Are time and space substitutes or complements? Do high-density (Crowded) areas have less peaking, and/or vice versa? Sometimes yes, sometimes no:

• Transport: Dense cores sustain ridership all day, while suburbs swing between empty and overcrowded. In New York City, the morning peak now accounts for about one-third of Manhattan-bound entries (7–10 a.m.)—33% in 2022, down from roughly half in earlier decades (NYMTC Hub Bound Travel 2022; RPA’s Hub-Bound Travel). Off-peak commuting has grown 39% since 1990, compared with 17% for peak-hour trips (NYC Comptroller, Left in the Dark). European cities like Berlin, with frequent all-day metro service, show strong off-peak use (Levy, Pedestrian Observations). By contrast, on Boston’s MBTA commuter rail, ~83% of inbound trips occur in the AM peak (MBTA).

• Utilities: Dense grids can produce extreme synchronous spikes, especially during hot weather when many households use air-conditioning at once (Waite et al., 2017). Yet density can also flatten peaks: in Chicago, clustering of smart-meter load shapes shows that areas with long public-transport commutes have distinct, less spiky morning profiles, while car-oriented suburbs show sharper spikes (Acosta-Sequeda et al., 2023).

• Amenities: Dense districts sustain multiple activity peaks across the day (commute, lunch, evening). Using NYC street-camera data, researchers find a characteristic three-peak weekday pedestrian-flow structure rather than a single surge (Dobler et al., 2021).

• Work: Large cities host varied schedules—service, shift, gig, students, so by 2018 only about 53% of NYC transit commuters traveled in the traditional 7–9 a.m. window, down from 61% in 1990 (NYC Comptroller, Left in the Dark). Flexible-hours policies shift departures out of the peak; for example, Evidence shows flex-time lowers pre-peak travel by ~7% and raises post-peak by ~7% (He 2013, ). In many suburban job markets with uniform 9–5 patterns, peak hours are narrow, with a single hour often around 8–12% of daily road traffic (FHWA Traffic Monitoring Guide).

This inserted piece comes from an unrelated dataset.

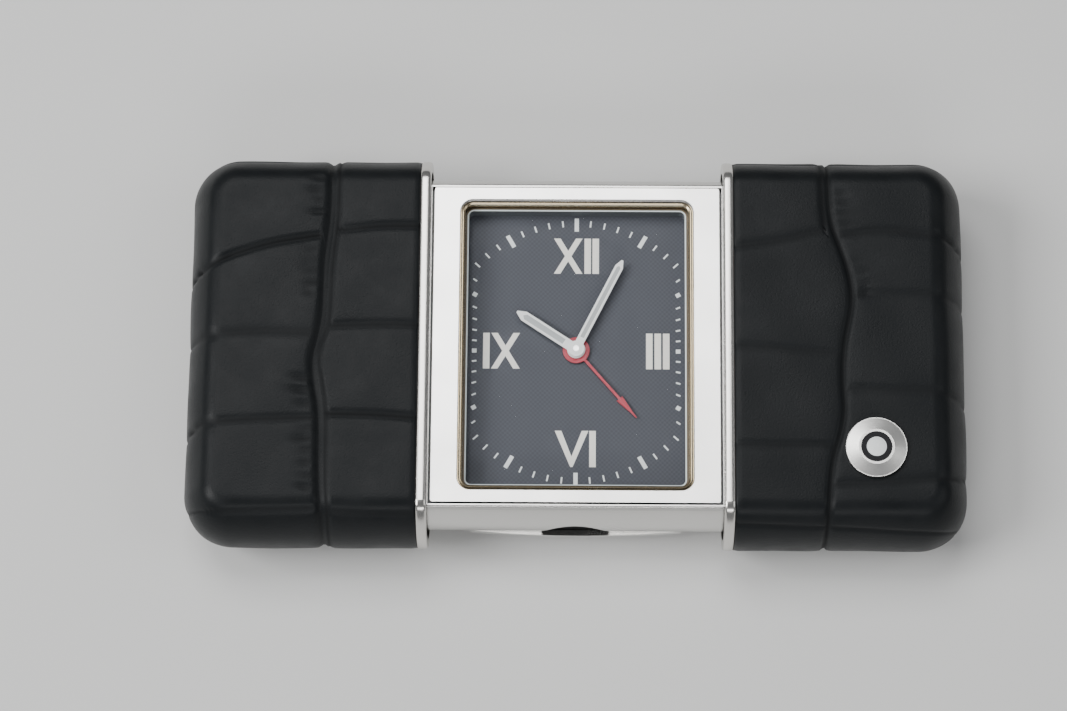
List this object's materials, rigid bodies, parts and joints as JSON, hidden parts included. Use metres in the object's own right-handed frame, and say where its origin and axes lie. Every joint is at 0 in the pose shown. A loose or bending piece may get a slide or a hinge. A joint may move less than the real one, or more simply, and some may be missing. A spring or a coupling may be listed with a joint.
{
  "type": "travel alarm clock",
  "caption": "Pocket alarm clock whose two leather-covered caps slide apart over a steel chassis to show a rectangular analogue dial; a stand folds out of the back.",
  "frame": {"origin": "centre of the surface that the clock lies on, under the middle of the dial", "axes": "+X along the slide towards the right-hand cover, +Y towards twelve o'clock, +Z from the back to the dial"},
  "size_m": [0.1014, 0.052, 0.0165],
  "materials": {
    "anthracite": "satin anthracite",
    "back_steel": "satin",
    "badge_steel": "satin with a polished edge",
    "battery_steel": "nickel, satin",
    "black_enamel": "gloss black",
    "black_leather": "black, square crocodile pattern, semi-gloss",
    "black_plastic": "moulded, matte",
    "board_green": "lacquered",
    "brass_plate": "satin",
    "case_steel": "brushed along its length",
    "coil_copper": "enamelled wire",
    "cream_plastic": "moulded, matte",
    "cream_print": "matte print",
    "crystal_glass": "clear, bevelled edge",
    "dial_anthracite": "fine engine-turned pattern, satin",
    "gasket_rubber": "pale, translucent",
    "hand_red": "matte red",
    "hand_white": "matte white",
    "iron": "dark, satin",
    "knob_steel": "turned, fluted rim",
    "lume": "matte luminous paint",
    "polished_rim": "polished bead",
    "polished_steel": "polished",
    "satin_steel": "fine satin",
    "screw_steel": "turned, polished head",
    "shell_steel": "pressed, satin",
    "white_plastic": "moulded, matte",
    "white_print": "matte print"
  },
  "bodies": {
    "chassis": {"chassis_frame": "case_steel", "front_plate": "satin_steel", "bezel_ring": "polished_steel", "crystal": "crystal_glass", "crystal_gasket": "gasket_rubber", "dial_surround": "anthracite", "dial": "dial_anthracite", "dial_numerals": "cream_print", "dial_minute_marks": "white_print", "movement_plate": "cream_plastic", "movement_bridge": "brass_plate", "bridge_screws": "screw_steel", "movement_screws": "screw_steel", "motor_stator": "iron", "motor_coil": "coil_copper", "circuit_board": "board_green", "quartz_can": "polished_steel", "buzzer": "black_plastic", "battery": "battery_steel", "battery_contacts": "brass_plate", "back_plate": "back_steel", "back_screws": "screw_steel", "stand_hinge_pin": "screw_steel", "left_stop_bar": "back_steel", "right_stop_bar": "back_steel", "cover_springs": "screw_steel", "glide_pads": "white_plastic"},
    "minute_drive": {"minute_hand": "hand_white", "minute_hand_lume": "lume", "centre_arbor": "screw_steel", "centre_wheel": "brass_plate"},
    "hour_drive": {"hour_hand": "hand_white", "hour_hand_lume": "lume", "hour_wheel": "white_plastic"},
    "alarm_drive": {"alarm_hand": "hand_red", "alarm_wheel": "white_plastic"},
    "motion_wheel": {"minute_wheel": "white_plastic"},
    "third_wheel_body": {"third_wheel": "brass_plate"},
    "rotor_body": {"rotor": "iron"},
    "time_setting": {"time_knob": "knob_steel", "time_pinion": "white_plastic"},
    "alarm_setting": {"alarm_knob": "knob_steel", "alarm_pinion": "white_plastic"},
    "switch": {"alarm_switch": "knob_steel"},
    "stand": {"stand": "satin_steel"},
    "hatch": {"battery_hatch": "back_steel"},
    "left_cover": {"left_leather": "black_leather", "left_shell": "shell_steel", "left_rim": "polished_rim"},
    "right_cover": {"right_leather": "black_leather", "right_shell": "shell_steel", "right_rim": "polished_rim", "badge": "badge_steel", "badge_inlay": "black_enamel"}
  },
  "joints": [
    {"name": "left_cover_slide", "type": "slide", "parent": "chassis", "child": "left_cover", "axis": [1, 0, 0], "range_m": [0, 0.0188]},
    {"name": "right_cover_slide", "type": "slide", "parent": "chassis", "child": "right_cover", "axis": [-1, 0, 0], "range_m": [0, 0.0188]},
    {"name": "minute_turn", "type": "hinge", "parent": "chassis", "child": "minute_drive", "pos_m": [0, 0, 0.0028], "axis": [0, 0, -1], "continuous": true},
    {"name": "hour_turn", "type": "hinge", "parent": "chassis", "child": "hour_drive", "pos_m": [0, 0, 0.0028], "axis": [0, 0, -1], "continuous": true},
    {"name": "motion_wheel_turn", "type": "hinge", "parent": "chassis", "child": "motion_wheel", "pos_m": [0.00364, 0.00165, 0.0028], "axis": [0, 0, -1], "continuous": true},
    {"name": "third_wheel_turn", "type": "hinge", "parent": "chassis", "child": "third_wheel_body", "pos_m": [-0.0052, -0.00092, 0.0028], "axis": [0, 0, -1], "continuous": true},
    {"name": "rotor_turn", "type": "hinge", "parent": "chassis", "child": "rotor_body", "pos_m": [-0.00913, -0.00367, 0.0028], "axis": [0, 0, -1], "continuous": true},
    {"name": "time_knob_turn", "type": "hinge", "parent": "chassis", "child": "time_setting", "pos_m": [0.0065, 0.0076, 0.0028], "axis": [0, 0, -1], "continuous": true},
    {"name": "alarm_knob_turn", "type": "hinge", "parent": "chassis", "child": "alarm_setting", "pos_m": [-0.0065, 0.0076, 0.0028], "axis": [0, 0, -1], "continuous": true},
    {"name": "alarm_turn", "type": "hinge", "parent": "chassis", "child": "alarm_drive", "pos_m": [0, 0, 0.0028], "axis": [0, 0, -1], "continuous": true},
    {"name": "alarm_switch_slide", "type": "slide", "parent": "chassis", "child": "switch", "axis": [1, 0, 0], "range_m": [0, 0.003]},
    {"name": "stand_hinge", "type": "hinge", "parent": "chassis", "child": "stand", "pos_m": [0, 0.0006, 0.0036], "axis": [-1, 0, 0], "range_deg": [-62, 0]},
    {"name": "hatch_twist", "type": "hinge", "parent": "chassis", "child": "hatch", "pos_m": [0, -0.0115, 0.0028], "axis": [0, 0, -1], "range_deg": [0, 60]}
  ],
  "couplings": [
    {"joint": "hour_turn", "follows": "minute_turn", "ratio": 0.083333},
    {"joint": "motion_wheel_turn", "follows": "minute_turn", "ratio": -0.33333},
    {"joint": "third_wheel_turn", "follows": "minute_turn", "ratio": -10},
    {"joint": "rotor_turn", "follows": "minute_turn", "ratio": 90},
    {"joint": "time_knob_turn", "follows": "minute_turn", "ratio": 0.27778},
    {"joint": "alarm_turn", "follows": "alarm_knob_turn", "ratio": -0.66667}
  ]
}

Density alone does not guarantee smoother demand. It can both flatten and amplify peaks, depending on whether behaviour is synchronised. What matters is the interaction between temporal and spatial coordination.

A TWO-DIMENSIONAL FRAMEWORK

Urban systems depend on when activity happens and where it is located. The figure shows temporal concentration (X-axis) and spatial concentration (Y-axis). A diagonal arrow illustrates substitution: more spatial concentration can support less temporal concentration, and the reverse.

• Rural, low demand (bottom-left): Low density, low activity. Peaks are small but service stretched thin.

• Dense core, smooth demand (top-left): High density, mixed uses, frequent service. Peaks are muted.

• Suburb, sharp peaks (bottom-right): Low density, long trips, limited uses. Peaks dominate.

• Dense synchronous peaks (top-right): Behaviour aligns in time, as with evening electricity surges or stadium events.

This chart makes the substitute or complement question concrete. Moving up increases spatial concentration, moving right increases temporal concentration. In some systems, more of one allows less of the other. In others, they move together.

WHY SUBSTITUTION HAPPENS

• Service frequency: High base demand supports higher frequency, cutting waiting time and flattening peaks.

• Shorter trips and mixed use: Closer origins and destinations spread activity through the day.

• Schedule diversity: Varied jobs and lifestyles reduce alignment on a single clock.

MANAGING EXCEPTIONS AND PEAKS

Even where density and diversity smooth demand, certain triggers can still create sharp spikes.

• Shared clocks: Even in dense, diverse cities, common time signals like Georgia Tech’s steam whistle, school start times, office hours, televised events, or stadium schedules can align behaviour and generate sharp peaks.

• Bottlenecks: A single constrained link, whether a freeway bottleneck, a rail chokepoint, or a power substation, can force large flows into a narrow channel, creating artificial peaks independent of density or diversity.

• End-use surges: Environmental triggers (heat waves, cold snaps) or collective habits (everyone cooking dinner at 6 p.m.) can produce sudden, synchronised surges in energy, transport, or service demand.

POLICY LEVERS

Because peaks cannot be eliminated, managing them requires coordinating temporal and spatial strategies.

• Temporal tools: Shift demand left along the temporal axis. Adjust schedules or prices to spread demand over time. Examples include flexible work and school hours, off-peak pricing for transit or utilities, and adaptive traffic signals that shift capacity in response to real-time conditions.

• Spatial tools: Pull activity up along the spatial axis while trying not to push it right into dense synchronous peaks. Shape urban form so that activity is naturally spread. Policies include infill and “missing middle” housing, mixed-use zoning that reduces trip bunching, fine-grained street networks that disperse flows, and station-area planning to place daily needs within walking distance.

The aim is not a single point on the chart but a workable bundle of spatial and temporal choices that keeps peaks within capacity while maintaining access.

Density is neither good nor bad for peaks on its own. What matters is how we schedule it.